Revision of forensics-relevant nuclear data in ${}^{127}\mathrm{Sb} \beta$ decay

With a half-life of 3.85(5) d, the fission product ${}^{127}\mathrm{Sb}$ is potentially useful for the characterization of fallout debris that would be collected for forensic analysis following a hypothetical nuclear event. The $\beta$ decay of ${}^{127}\mathrm{Sb}$ has many characteristic $\gamma$-ray lines, however, the majority of decay strength is concentrated in the three strongest lines near 686, 473, and 784 keV, based on low-precision spectroscopic measurements from decades ago. In a new measurement of ${}^{127}\mathrm{Sb}\beta$ decay, obtained from radiochemical separations of U photofission products, we show that the energies of the 686 and 784 lines are actually shifted lower by 0.8 and 1.1 keV, respectively. Such large discrepancies in the nuclear data inhibit accurate isotopic analyses and have important implications, for example, on the assessment of fission debris that might be collected in the days following a nuclear event. Therefore, a new evaluation of ${}^{127}\mathrm{Sb}\beta$ decay and appropriate revisions to the various nuclear databases are warranted. This paper reports a new set of $\gamma$-ray energies and relative intensities corresponding to ${}^{127}\mathrm{Sb}$ decay.

Figure 1

The HPGe efficiency curve determined from a 5 mL solution of mixed isotope standards.

Figure 2

The two counts of the Sb sample are compared (second count live-time normalized to the first). The second count was recorded 20 h after the first; note the drastic reduction in photopeak intensities for the short-lived isotopes ${}^{99\text{m}}\mathrm{Tc}, {}^{115\text{m}}\mathrm{In}, {}^{112}\mathrm{Ag}$, and ${}^{132}\mathrm{I}$. The Pb x rays, 662 keV ${}^{137}\mathrm{Cs}$ line, and 1461 keV ${}^{40}\mathrm{K}$ line are artifacts of the laboratory environment.

Figure 3

The differences in centroid channels for various $\gamma$-ray lines between the two Sb sample measurements are shown as a function of energy. The red line shows the best fit to the data.

Figure 4

The energy calibration curves obtained from (a) contaminant peaks in the ${\mathrm{Sb}}^1$ spectrum and (b) from the calibration spectrum recorded just before the ${\mathrm{Sb}}^2$ count.

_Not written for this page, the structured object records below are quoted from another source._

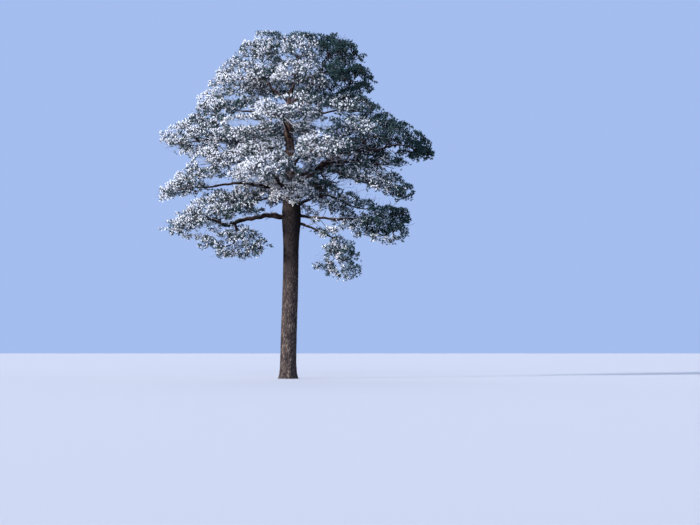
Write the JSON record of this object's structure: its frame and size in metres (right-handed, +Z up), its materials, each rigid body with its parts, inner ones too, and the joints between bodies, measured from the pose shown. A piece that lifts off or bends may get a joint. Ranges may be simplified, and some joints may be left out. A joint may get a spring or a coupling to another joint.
{
  "type": "scots pine tree",
  "caption": "Old open-grown Scots pine: tall clean bole, crooked boughs and a broad domed crown of layered needle masses, white with rime on one side.",
  "frame": {"origin": "middle of the flat cut under the trunk, at ground level, where the tree is rooted", "axes": "+Z up the trunk, +X to the right of the crown as pictured, +Y away from that view"},
  "size_m": [13.7275, 10.5722, 17.4],
  "materials": {
    "trunk_bark": "thick grey-brown plates between dark fissures, dry",
    "bough_bark": "thin flaking bark, dull red-brown, rime on its upper side",
    "rimed_needles": "matt needles coated with white rime",
    "green_needles": "dull blue-green needles with a little rime"
  },
  "bodies": {
    "root": {"trunk": "trunk_bark", "bough_back_high": "bough_bark", "bough_back_left": "bough_bark", "bough_back_low": "bough_bark", "bough_back_right": "bough_bark", "bough_front_high": "bough_bark", "bough_front_low": "bough_bark", "bough_front_middle": "bough_bark", "bough_left_crest": "bough_bark", "bough_left_high": "bough_bark", "bough_left_lowest": "bough_bark", "bough_left_middle": "bough_bark", "bough_left_rising": "bough_bark", "bough_left_upper": "bough_bark", "bough_right_crest": "bough_bark", "bough_right_droop": "bough_bark", "bough_right_high": "bough_bark", "bough_right_low": "bough_bark", "bough_right_lower": "bough_bark", "bough_right_lowest": "bough_bark", "bough_right_main": "bough_bark", "bough_right_outer": "bough_bark", "bough_right_shoulder": "bough_bark", "mass_back_crown_left": "rimed_needles", "mass_back_crown_right": "green_needles", "mass_back_left": "rimed_needles", "mass_back_left_low": "rimed_needles", "mass_back_low": "rimed_needles", "mass_back_middle": "rimed_needles", "mass_back_right": "green_needles", "mass_back_right_low": "green_needles", "mass_centre_high": "rimed_needles", "mass_centre_left": "rimed_needles", "mass_centre_low": "rimed_needles", "mass_centre_upper": "rimed_needles", "mass_front_high": "rimed_needles", "mass_front_left": "rimed_needles", "mass_front_right": "rimed_needles", "mass_left_crest": "rimed_needles", "mass_left_hanging": "rimed_needles", "mass_left_inner": "rimed_needles", "mass_left_outer": "rimed_needles", "mass_left_shelf": "rimed_needles", "mass_left_shoulder": "rimed_needles", "mass_left_upper": "rimed_needles", "mass_left_wing": "rimed_needles", "mass_right_crest": "green_needles", "mass_right_droop": "rimed_needles", "mass_right_hanging": "green_needles", "mass_right_inner": "rimed_needles", "mass_right_ledge": "green_needles", "mass_right_low": "green_needles", "mass_right_low_inner": "green_needles", "mass_right_low_outer": "green_needles", "mass_right_outer": "green_needles", "mass_right_shoulder": "rimed_needles", "mass_right_upper": "green_needles", "mass_top": "rimed_needles", "mass_top_left": "rimed_needles", "mass_top_right": "green_needles"}
  },
  "joints": []
}
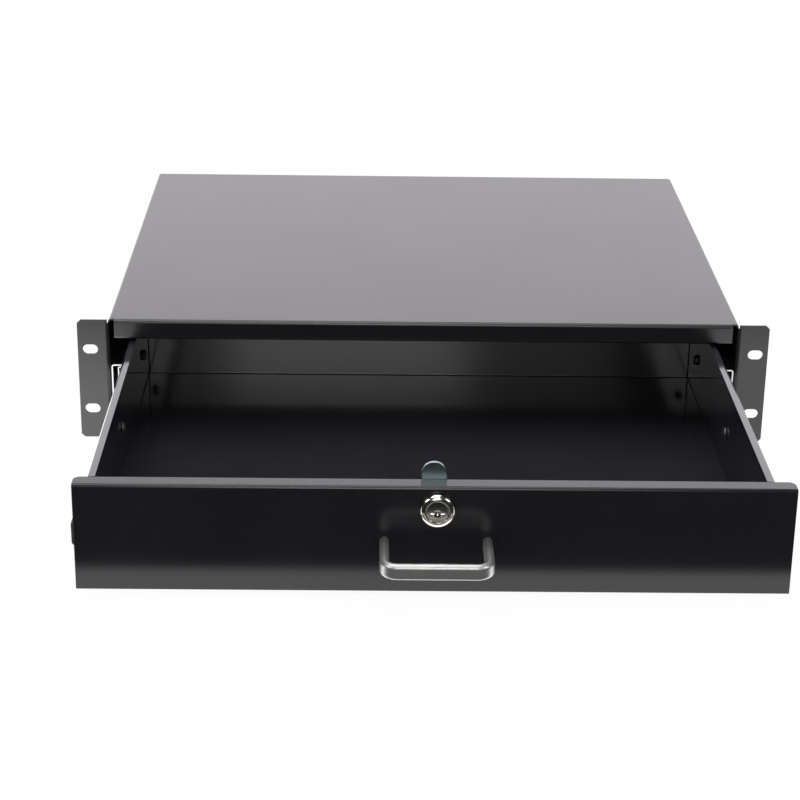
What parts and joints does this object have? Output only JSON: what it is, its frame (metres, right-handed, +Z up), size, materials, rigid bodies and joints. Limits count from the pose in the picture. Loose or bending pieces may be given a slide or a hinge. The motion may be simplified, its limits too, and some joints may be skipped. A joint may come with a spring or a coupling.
{
  "type": "sliding rack drawer",
  "caption": "Lockable equipment drawer on ball slides in a folded steel case with slotted rack ears, shown pulled open.",
  "frame": {"origin": "centre of the rectangle of rack slots, on the front face of the ears, at half the rack height", "axes": "+X to the right of someone facing the front panel, +Y from the front panel towards the back of the case, +Z up"},
  "size_m": [0.4826, 0.6476, 0.088],
  "materials": {
    "black_powder_coat": "fine-textured semi-gloss black powder coat",
    "zinc_plated_steel": "bright zinc plate",
    "zinc_passivated_steel": "passivated zinc plate with a faint green tint",
    "bearing_steel": "polished",
    "polished_chrome": "polished chrome",
    "satin_chrome": "satin chrome",
    "black_plastic": "moulded matt black",
    "black_rubber": "matt"
  },
  "bodies": {
    "case": {"case_shell": "black_powder_coat", "bottom_pan": "black_powder_coat", "rear_panel": "black_powder_coat", "case_rivets": "zinc_plated_steel", "slide_outer_left": "zinc_plated_steel", "slide_outer_right": "zinc_plated_steel", "case_slide_screws": "zinc_plated_steel", "closing_buffer_left": "black_rubber", "closing_buffer_right": "black_rubber"},
    "cage_left": {"ball_cage_left": "zinc_plated_steel", "slide_balls_left": "bearing_steel"},
    "cage_right": {"ball_cage_right": "zinc_plated_steel", "slide_balls_right": "bearing_steel"},
    "drawer": {"drawer_tray": "black_powder_coat", "front_panel": "black_powder_coat", "panel_studs": "zinc_plated_steel", "panel_nuts": "zinc_plated_steel", "handle": "satin_chrome", "handle_screws": "zinc_plated_steel", "lock_housing": "polished_chrome", "lock_nut": "zinc_passivated_steel", "slide_inner_left": "zinc_plated_steel", "slide_inner_right": "zinc_plated_steel", "tray_slide_screws": "zinc_plated_steel", "slide_bumper_left": "black_plastic", "slide_bumper_right": "black_plastic"},
    "lock": {"lock_plug": "polished_chrome", "lock_cam": "zinc_passivated_steel", "cam_nut": "zinc_passivated_steel"}
  },
  "joints": [
    {"name": "drawer_slide", "type": "slide", "parent": "case", "child": "drawer", "axis": [0, 1, 0], "range_m": [0, 0.24]},
    {"name": "cage_left_slide", "type": "slide", "parent": "case", "child": "cage_left", "axis": [0, 1, 0], "range_m": [0, 0.12]},
    {"name": "cage_right_slide", "type": "slide", "parent": "case", "child": "cage_right", "axis": [0, 1, 0], "range_m": [0, 0.12]},
    {"name": "lock_turn", "type": "hinge", "parent": "drawer", "child": "lock", "pos_m": [0.0033, -0.24, 0.0134], "axis": [0, 1, 0], "range_deg": [0, 90]}
  ],
  "couplings": [
    {"joint": "cage_left_slide", "follows": "drawer_slide", "ratio": 0.5},
    {"joint": "cage_right_slide", "follows": "drawer_slide", "ratio": 0.5}
  ]
}
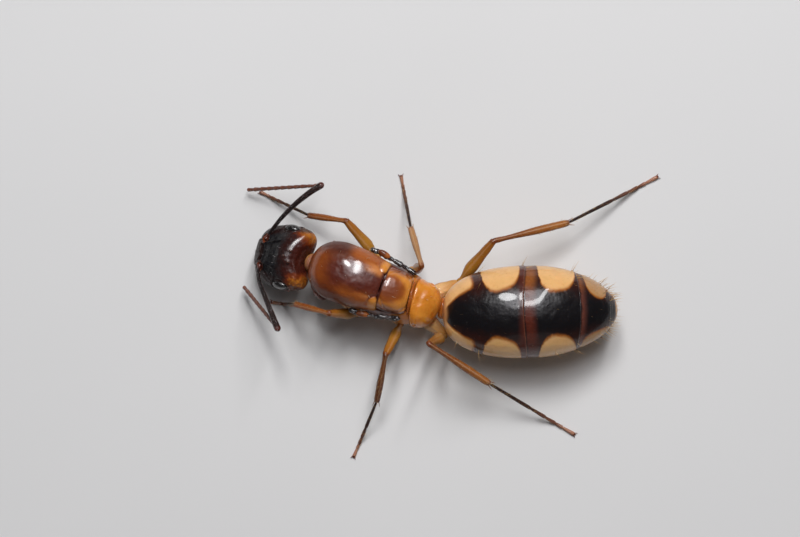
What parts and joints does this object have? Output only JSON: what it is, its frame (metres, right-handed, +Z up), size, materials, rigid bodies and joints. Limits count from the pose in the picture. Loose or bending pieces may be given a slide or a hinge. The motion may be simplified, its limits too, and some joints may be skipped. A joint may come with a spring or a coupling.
{
  "type": "carpenter ant queen",
  "caption": "Life-size still model of a wingless carpenter ant queen, standing on all legs, black and orange with cream sides to the gaster.",
  "frame": {"origin": "centre of the bounding box, on the floor that the feet stand on", "axes": "+Z up, +X from the head towards the tip of the gaster, +Y to the ant's right side"},
  "size_m": [0.017, 0.016, 0.0043],
  "materials": {
    "black_shell": "gloss",
    "brown_shell": "gloss",
    "orange_shell": "gloss",
    "amber_leg": "satin",
    "dark_leg": "satin",
    "cream_coxa": "satin",
    "eye": "gloss",
    "pale_setae": "matte"
  },
  "bodies": {
    "root": {"coxa_left_front": "cream_coxa", "coxa_left_hind": "cream_coxa", "coxa_left_middle": "cream_coxa", "coxa_right_front": "cream_coxa", "coxa_right_hind": "cream_coxa", "coxa_right_middle": "cream_coxa", "eye_left": "eye", "eye_right": "eye", "femur_left_front": "amber_leg", "femur_left_hind": "amber_leg", "femur_left_middle": "amber_leg", "femur_right_front": "amber_leg", "femur_right_hind": "amber_leg", "femur_right_middle": "amber_leg", "funiculus_left": "dark_leg", "funiculus_right": "dark_leg", "gaster_plate_1": "black_shell", "gaster_plate_2": "black_shell", "gaster_plate_3": "black_shell", "gaster_plate_4": "black_shell", "gaster_plate_5": "black_shell", "head": "black_shell", "mandible_left": "black_shell", "mandible_right": "black_shell", "metanotum": "brown_shell", "neck": "brown_shell", "petiole": "orange_shell", "pleuron": "brown_shell", "pronotum": "brown_shell", "propodeum": "orange_shell", "scape_left": "black_shell", "scape_right": "black_shell", "scutellum": "brown_shell", "scutum": "brown_shell", "tarsus_left_front": "dark_leg", "tarsus_left_hind": "dark_leg", "tarsus_left_middle": "dark_leg", "tarsus_right_front": "dark_leg", "tarsus_right_hind": "dark_leg", "tarsus_right_middle": "dark_leg", "tibia_left_front": "dark_leg", "tibia_left_hind": "dark_leg", "tibia_left_middle": "dark_leg", "tibia_right_front": "dark_leg", "tibia_right_hind": "dark_leg", "tibia_right_middle": "dark_leg", "wing_scar_left": "black_shell", "wing_scar_right": "black_shell"}
  },
  "joints": []
}
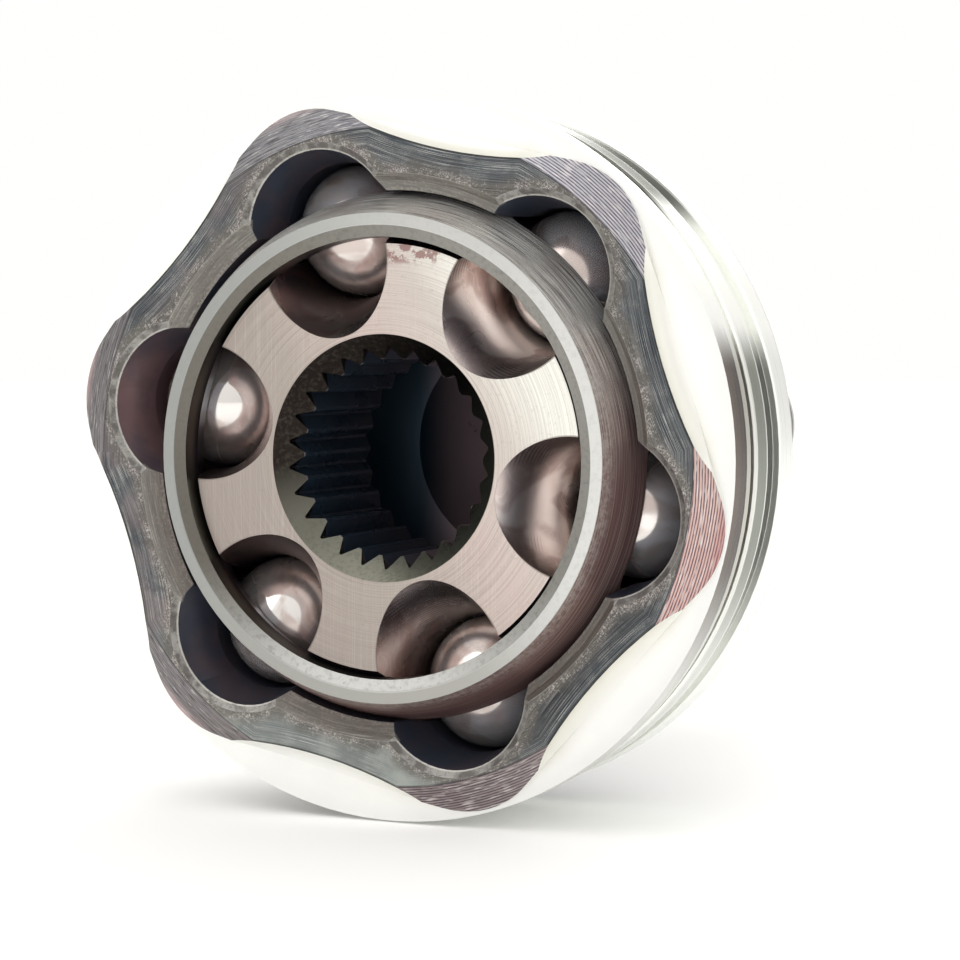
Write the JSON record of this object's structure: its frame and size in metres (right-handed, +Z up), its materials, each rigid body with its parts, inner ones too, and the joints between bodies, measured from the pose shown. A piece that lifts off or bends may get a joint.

In both cases the deviations from linearity are small over the fitted channel ranges.

Figure 5

The spectral width function was obtained by fitting peaks from ${}^{113}\mathrm{Sn}, {}^{85}\mathrm{Sr}, {}^{137}\mathrm{Cs}, {}^{88}\mathrm{Y}$, and ${}^{60}\mathrm{Co}$ in the mixed isotope standard recorded in the calibration spectrum.

Figure 6

The ratios of absolute counts in the strongest ${}^{127}\mathrm{Sb}$ decay peaks between the ${\mathrm{Sb}}^1$ and ${\mathrm{Sb}}^2$ measurements. The red solid line shows the expected ratio based on the evaluated ${}^{127}\mathrm{Sb}$ lifetime and the ${\mathrm{Sb}}^1$ and ${\mathrm{Sb}}^2$ count lengths and dates. The green solid line shows the best fit to the measured data. The dashed lines indicate $1\sigma$ standard deviations.